My solution belongs to the above second situation, and here is the way I solve the ranking problem: First assume that if the embedding model is good, so if a hum audio refer to a song, then some of the song's chunks embeddings will be in the K nearest neighbors of that hum's embedding. Since the song's chunks are overlapping by a a length of hop lengths, which is usually pretty small, even if the (hum, song) embeddings misaligned a few seconds we still hope that it will near to each others in the embeddings space.
Then, we can see that given a single hum's embeddings vector, we will find K nearest neighbors of that embedding, and if in that K nearest neighbors, there are multiple chunks of the same song appear, then that song will has high probability of being the true song. That is the way I used.
My best submission come from a model with the following configuration:
- Tuple of (song, hum) has ~12secs length each in the given data, when training we'll random crop the sample of length 8secs and train, which I thinks will give more samples for training and make the model more robust.
- Train for 1400 epochs (on Kaggle notebook, thanks Kaggle), it took about 2 hours.
- Embedding length = 512, model size about 66M trainable parameters, ~260MB.
- The training time is not that long, you said, well the transforming from raw wave audio to frequencies step using CREPE is where it takes times.

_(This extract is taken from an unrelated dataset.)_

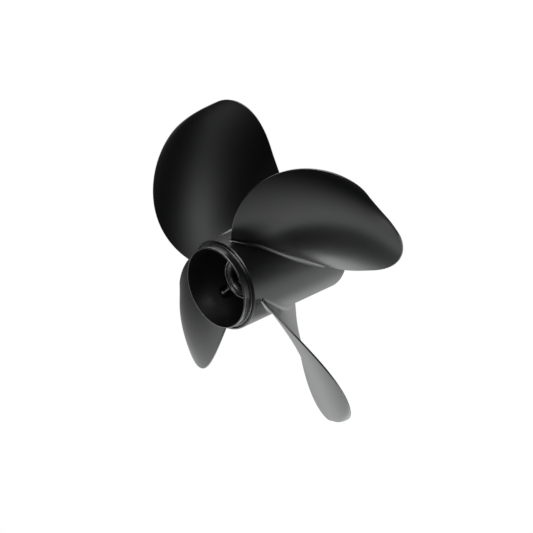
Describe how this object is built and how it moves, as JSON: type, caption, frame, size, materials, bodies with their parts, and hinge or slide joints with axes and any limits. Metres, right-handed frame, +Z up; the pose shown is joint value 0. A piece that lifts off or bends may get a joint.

That's it. My solution got 0.5 MRR on public leaderboard, again is not that good, but I bet it because of the ranking phase, I don't have a good ranking model, but we know one thing from this project is that the embedding model works!
I didn't orgainze all the code so that you can run it in one run, but the code in every file is perfecly working, and if you interested in this project you should go through every file yourself, that's the best way to learn new stuffs.